Depuis près de deux ans, la directrice artistique Yolande Lemaistre, une travailleuse sociale à la retraite, les aide là mettre au point leur rôle. Tout un défi, quand on pense que plusieurs d'entre eux sont atteints de déficience intellectuelle, causée par exemple par la trisomie 21 ou le syndrome d'Asperger. Quand on sait aussi que tous ont subi un jour du rejet ou des regards de travers dans la rue, dans le métro ou l'autobus.

Lors des répétitions, deux soirs par semaine dans un gymnase du quartier Ahuntsic, ils échappent au regard social dévalorisant et trouvent une source de confiance en soi.

La pièce Montréal Est-Ouest, c'est l'histoire d'un gang de rue, de deux amoureux qui se quittent le soir du 24 juin, d'une mère qui a peur pour sa fille, d'un danseur de break dance atteint d'une balle et qui se retrouve en fauteuil roulant...

Des pas de géant

Sur scène se mêlent le théâtre, le mime et la danse. « Ils ont appris à s'écouter. Ils n'étaient pas habitués à ça », explique Yolande Lemaistre. « Ensuite, ils ont fait des pas de géant, au niveau de la danse, de l'expression des sentiments et des émotions. Tous maintenant sont capables d'exprimer leurs émotions. »

La directrice de la troupe guide ses comédiens avec une patience infinie et sans lésiner sur les compliments et les encouragements. Elle trouve son plaisir dans les progrès que réalisent ses élèves. « Oui, c'est exigeant. Mais ils s'en sortent très bien, explique-t-elle. Mon intérêt est de les amener le plus loin possible dans ce qu'ils peuvent donner. Ce sont des gens qui ont été habitués à ce qu'on leur demande peu de choses... parce qu'ils étaient déficients! »

Un pied de nez au handicap

Mai, l'une des comédiennes, a réussi à retenir son texte, l'un des plus longs de la pièce. Elle était gênée au début parce qu'il fallait parler fort, elle qui a la voix basse. Il lui a fallu travailler son élocution pour bien se faire comprendre. Elle avoue que ce n'était pas facile. « J'aimerais bien être comme les autres, mais j'essaye de faire de mon mieux pour bien parler », dit-elle.

Monter sur les planches et se mettre en avant, c'est tout un pied de nez au handicap, et même... un geste d'affirmation. « C'est leur royaume. Ils peuvent s'exprimer autant qu'ils le veulent. Et pas juste dans les rôles. Quand ils ont un conflit entre eux, ils apprennent à le régler en se parlant », dit la directrice de la troupe. Une habileté qui peut leur rendre service dans la vie quotidienne, lorsqu'ils se sentent agressés par un regard insistant ou une remarque désagréable. « Avant, ils étaient habitués à s'écraser, à ne rien dire, à subir. »

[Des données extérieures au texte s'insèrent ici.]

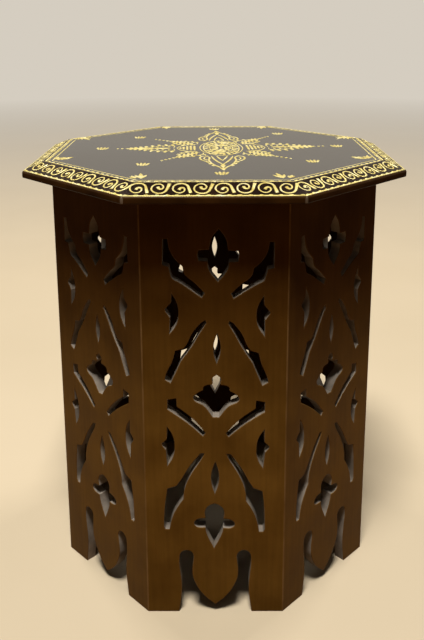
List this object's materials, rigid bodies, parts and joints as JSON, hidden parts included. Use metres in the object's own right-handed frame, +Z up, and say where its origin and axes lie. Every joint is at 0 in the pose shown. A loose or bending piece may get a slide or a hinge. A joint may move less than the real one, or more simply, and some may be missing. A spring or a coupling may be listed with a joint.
{
  "type": "octagonal side table",
  "caption": "Octagonal side table with a bevelled overhanging top on a hollow base of mitred, fretwork-pierced panels standing on sawn feet.",
  "frame": {"origin": "middle of the base on the floor", "axes": "+Z up through the middle of the top; the front panel faces -Y; +X to the right seen from the front"},
  "size_m": [0.394, 0.394, 0.46],
  "materials": {
    "top_lacquer": "black gloss lacquer with gilded ornament",
    "panel_lacquer": "dark brown semi-gloss lacquer",
    "raw_wood": "bare sawn wood",
    "screw_steel": "plain zinc-plated"
  },
  "bodies": {
    "body": {"table_top": "top_lacquer", "side_panel_front": "panel_lacquer", "side_panel_front_right": "panel_lacquer", "side_panel_right": "panel_lacquer", "side_panel_back_right": "panel_lacquer", "side_panel_back": "panel_lacquer", "side_panel_back_left": "panel_lacquer", "side_panel_left": "panel_lacquer", "side_panel_front_left": "panel_lacquer", "corner_block_1": "raw_wood", "corner_block_2": "raw_wood", "corner_block_3": "raw_wood", "corner_block_4": "raw_wood", "corner_block_5": "raw_wood", "corner_block_6": "raw_wood", "corner_block_7": "raw_wood", "corner_block_8": "raw_wood", "top_cleat_front": "raw_wood", "top_cleat_right": "raw_wood", "top_cleat_back": "raw_wood", "top_cleat_left": "raw_wood", "cleat_screws": "screw_steel"}
  },
  "joints": []
}
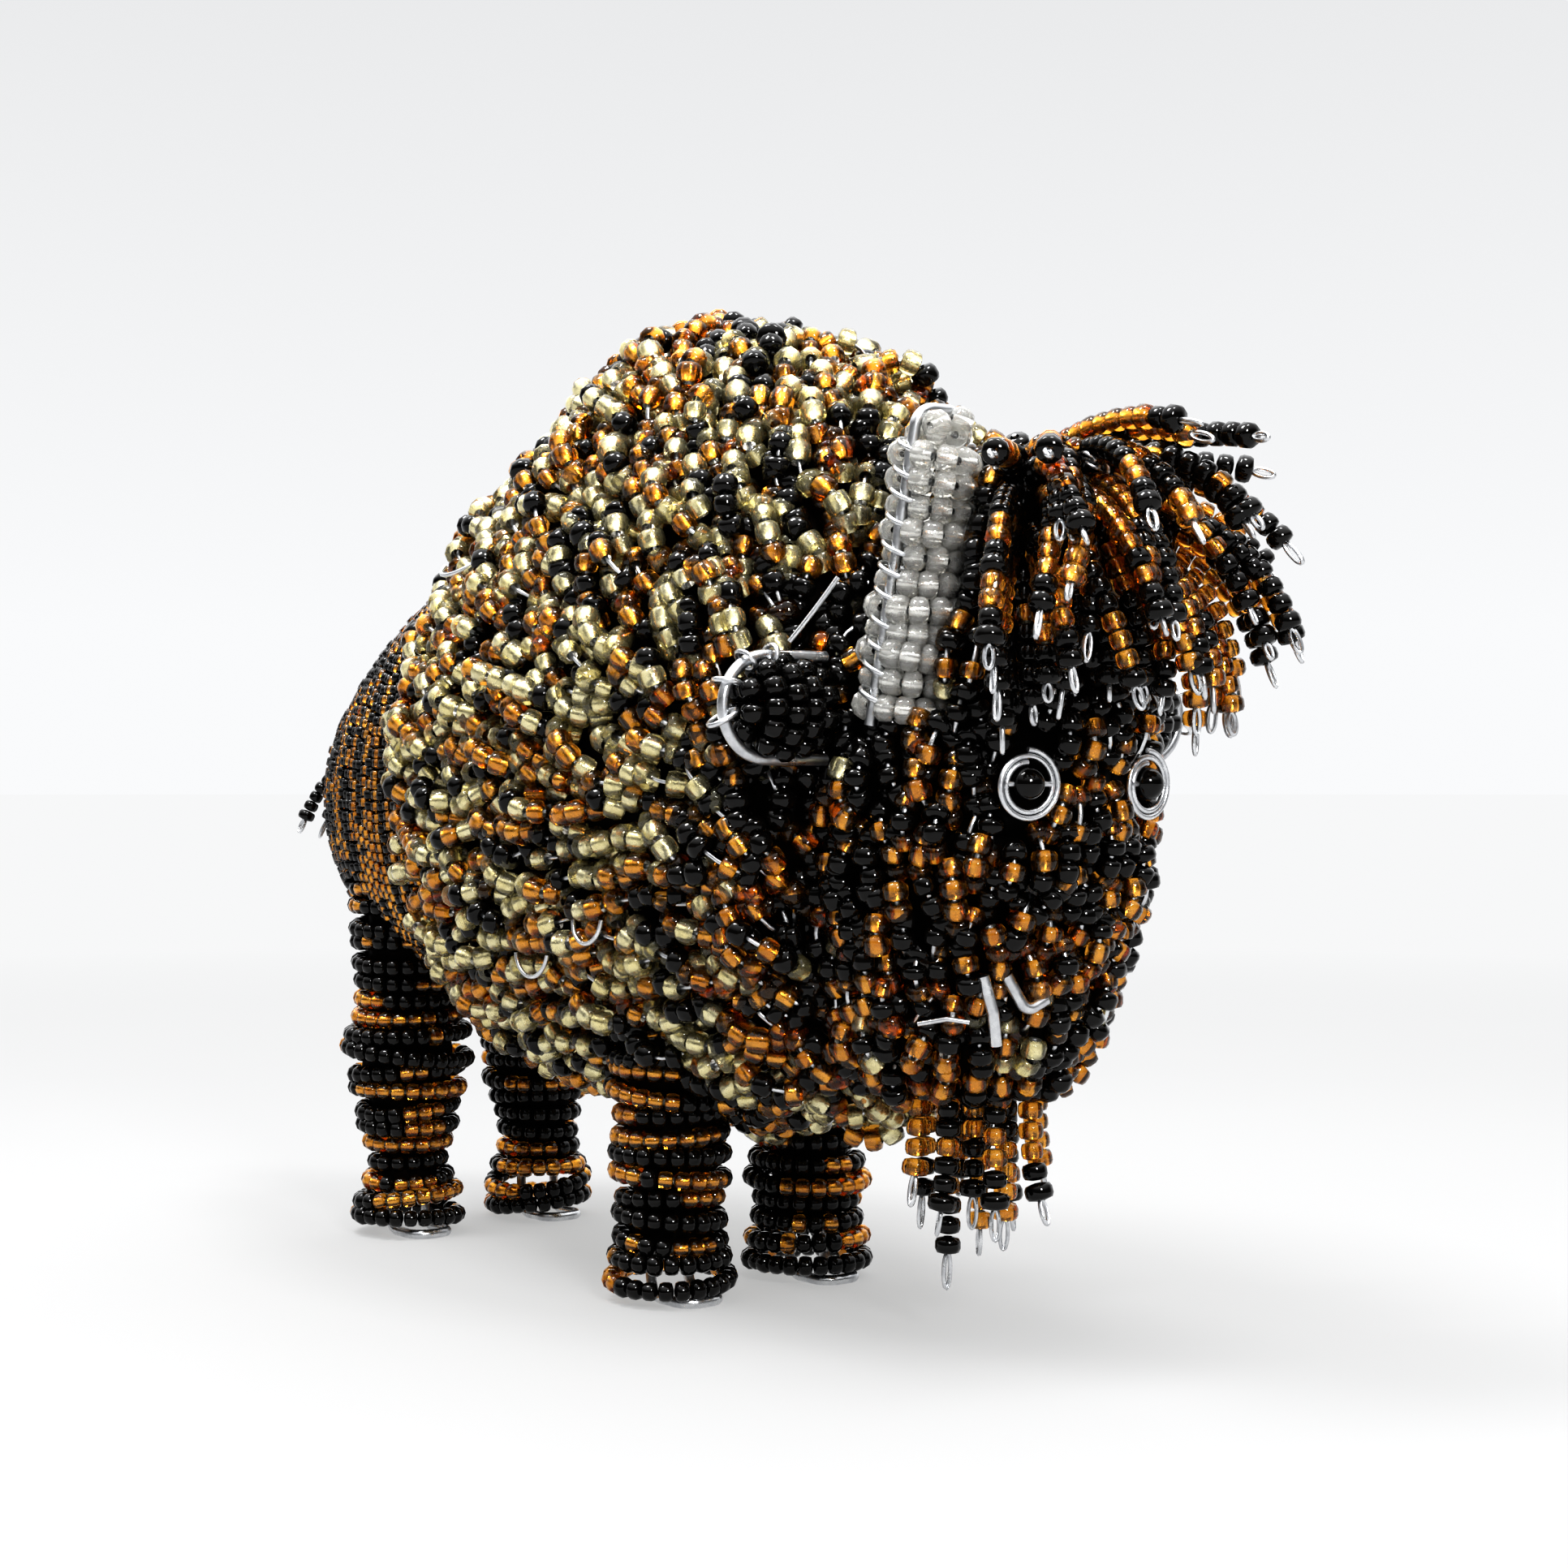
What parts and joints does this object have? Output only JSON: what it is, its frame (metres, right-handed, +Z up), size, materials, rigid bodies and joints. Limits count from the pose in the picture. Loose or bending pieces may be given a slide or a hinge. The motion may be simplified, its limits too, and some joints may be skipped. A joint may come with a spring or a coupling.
{
  "type": "beaded animal figure",
  "caption": "Small standing bison figure strung from glass seed beads over a bent wire frame, with clear bead horns, beaded forelock and beard, and wire ring eyes.",
  "frame": {"origin": "on the surface it stands on, under the middle of the whole figure", "axes": "+Z up, -Y the way it faces, +X its left side"},
  "size_m": [0.061, 0.1582, 0.1079],
  "materials": {
    "light_fur_beads": "silver-lined champagne, amber and black seed beads",
    "dark_fur_beads": "black and silver-lined amber seed beads",
    "brown_beads": "small black and dark amber seed beads",
    "clear_beads": "clear crystal seed beads",
    "black_beads": "opaque glossy black glass",
    "frame_wire": "drawn bright wire, 1.2 mm",
    "thin_wire": "drawn bright wire, 0.5 mm"
  },
  "bodies": {
    "figure": {"back_fur": "light_fur_beads", "beard_strands": "dark_fur_beads", "beard_wire_loops": "thin_wire", "belly_fur": "light_fur_beads", "belly_wire": "frame_wire", "body_hoops": "frame_wire", "chest_fur": "light_fur_beads", "face_fur": "dark_fur_beads", "forelock_strands": "dark_fur_beads", "forelock_wire_loops": "thin_wire", "front_left_leg_beads": "brown_beads", "front_left_leg_frame": "frame_wire", "front_right_leg_beads": "brown_beads", "front_right_leg_frame": "frame_wire", "head_hoops": "frame_wire", "hind_left_leg_beads": "brown_beads", "hind_left_leg_frame": "frame_wire", "hind_right_leg_beads": "brown_beads", "hind_right_leg_frame": "frame_wire", "hindquarters_beads": "brown_beads", "hump_fur": "light_fur_beads", "left_ear_beads": "black_beads", "left_ear_frame": "frame_wire", "left_eye_wire": "thin_wire", "left_horn_beads": "clear_beads", "left_horn_frame": "frame_wire", "left_horn_lashing": "thin_wire", "loose_wire_ends": "thin_wire", "mouth_wire": "thin_wire", "neck_fur": "dark_fur_beads", "nose_hook": "frame_wire", "nose_prong": "frame_wire", "right_ear_beads": "black_beads", "right_ear_frame": "frame_wire", "right_eye_wire": "thin_wire", "right_horn_beads": "clear_beads", "right_horn_frame": "frame_wire", "right_horn_lashing": "thin_wire", "spine_wire": "frame_wire", "tail_strands": "brown_beads", "tail_wire_loops": "thin_wire"},
    "right_eye": {"right_eye_bead": "black_beads"},
    "left_eye": {"left_eye_bead": "black_beads"}
  },
  "joints": [
    {"name": "right_eye_bead_spin", "type": "hinge", "parent": "figure", "child": "right_eye", "pos_m": [-0.00943, -0.06164, 0.057], "axis": [0.9622, -0.2723, 0], "continuous": true},
    {"name": "left_eye_bead_spin", "type": "hinge", "parent": "figure", "child": "left_eye", "pos_m": [0.0059, -0.06306, 0.057], "axis": [0.9959, 0.0906, 0], "continuous": true}
  ]
}
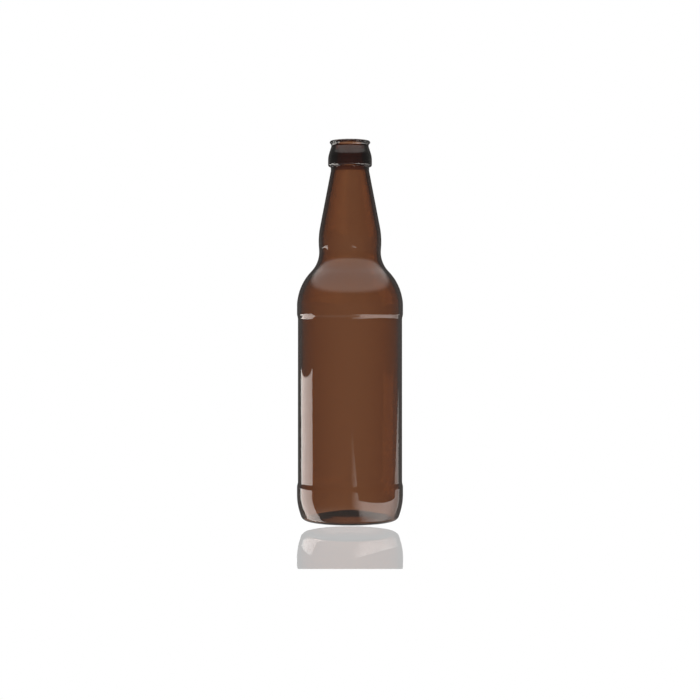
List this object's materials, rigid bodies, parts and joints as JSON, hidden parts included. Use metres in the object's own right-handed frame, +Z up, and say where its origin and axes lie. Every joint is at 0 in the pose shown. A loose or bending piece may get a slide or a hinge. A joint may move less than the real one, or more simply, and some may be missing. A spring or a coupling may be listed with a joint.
{
  "type": "beer bottle",
  "caption": "Empty brown glass bottle with a collared crown finish, conical neck, round shoulder, sunk label panel between raised bands and a pushed-up base.",
  "frame": {"origin": "centre of the base, on the plane of the standing ring", "axes": "+Z up along the bottle's axis, towards the mouth; the bottle is round, so +X and +Y are any two level directions"},
  "size_m": [0.0696, 0.0696, 0.2488],
  "materials": {
    "amber_glass": "clear polished brown bottle glass"
  },
  "bodies": {
    "root": {"bottle": "amber_glass"}
  },
  "joints": []
}
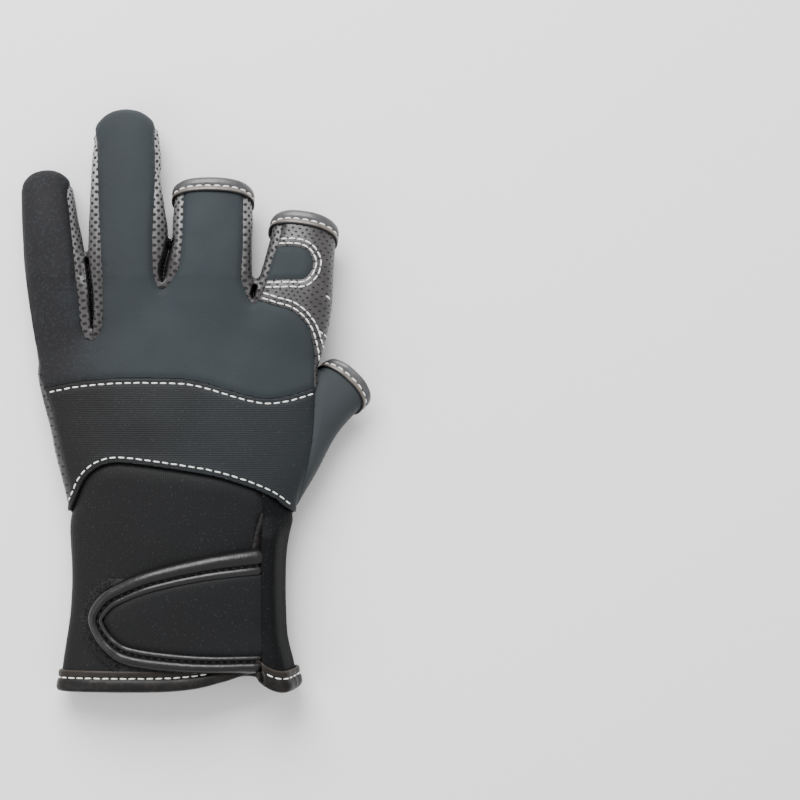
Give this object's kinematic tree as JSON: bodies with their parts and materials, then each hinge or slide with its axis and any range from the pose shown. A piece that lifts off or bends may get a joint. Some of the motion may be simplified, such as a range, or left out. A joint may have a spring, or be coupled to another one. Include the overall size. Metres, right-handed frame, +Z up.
{
  "type": "fishing glove",
  "caption": "Left-hand fishing glove of neoprene and perforated leather, with cut-open bound thumb, index and middle tips and a hook-and-loop wrist strap.",
  "frame": {"origin": "centre of the lying glove's outline, on the surface that it lies on, palm down", "axes": "+X to the thumb side, +Y from the wrist to the fingertips, +Z up out of the back of the hand"},
  "size_m": [0.1382, 0.2278, 0.0287],
  "materials": {
    "back_neoprene": "matt jersey-faced neoprene, dark slate grey",
    "rib_neoprene": "finely ribbed neoprene, near black with a soft sheen",
    "wrist_neoprene": "fine-knit neoprene, black",
    "web_leather": "perforated synthetic leather, light grey with a sheen",
    "leather": "perforated synthetic leather, dark grey, satin",
    "binding": "rolled synthetic leather binding, brown-black, semi-gloss",
    "glossy_binding": "rolled smooth synthetic leather, black, glossy",
    "loop_pile": "fuzzy loop pile, black",
    "thread": "white polyester thread"
  },
  "bodies": {
    "root": {"back_panel": "back_neoprene", "index_wrap": "leather", "index_patch": "back_neoprene", "mid_panel": "rib_neoprene", "web_little_ring": "web_leather", "web_ring_middle": "web_leather", "web_middle_index": "web_leather", "palm_panel": "leather", "wrist_side_strip": "wrist_neoprene", "thumb_back": "back_neoprene", "thumb_palm": "leather", "middle_binding": "binding", "index_binding": "binding", "thumb_binding": "binding", "cuff_binding": "binding", "wrist_panel": "wrist_neoprene", "flap_binding": "binding", "wrist_flap": "wrist_neoprene", "strap": "wrist_neoprene", "strap_binding": "glossy_binding", "loop_patch": "loop_pile", "slit_binding": "binding"}
  },
  "joints": []
}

Mettre au point un spectacle prend un an et demi à deux ans. Mais la récompense et les applaudissements sont au rendez-vous. Lors de la première représentation de la pièce, en novembre dernier, le public a été saisi par la performance des comédiens. « Les gens venaient nous voir à la fin de la pièce, se souvient la directrice de la troupe. Ils n'en revenaient pas. »

Plusieurs troupes de théâtre au Québec poursuivent les mêmes objectifs d'intégration sociale des personnes déficientes, dont Les Muses, centre des arts de la scène fondé par Cindy Schwartz, et la Gang à Rambrou.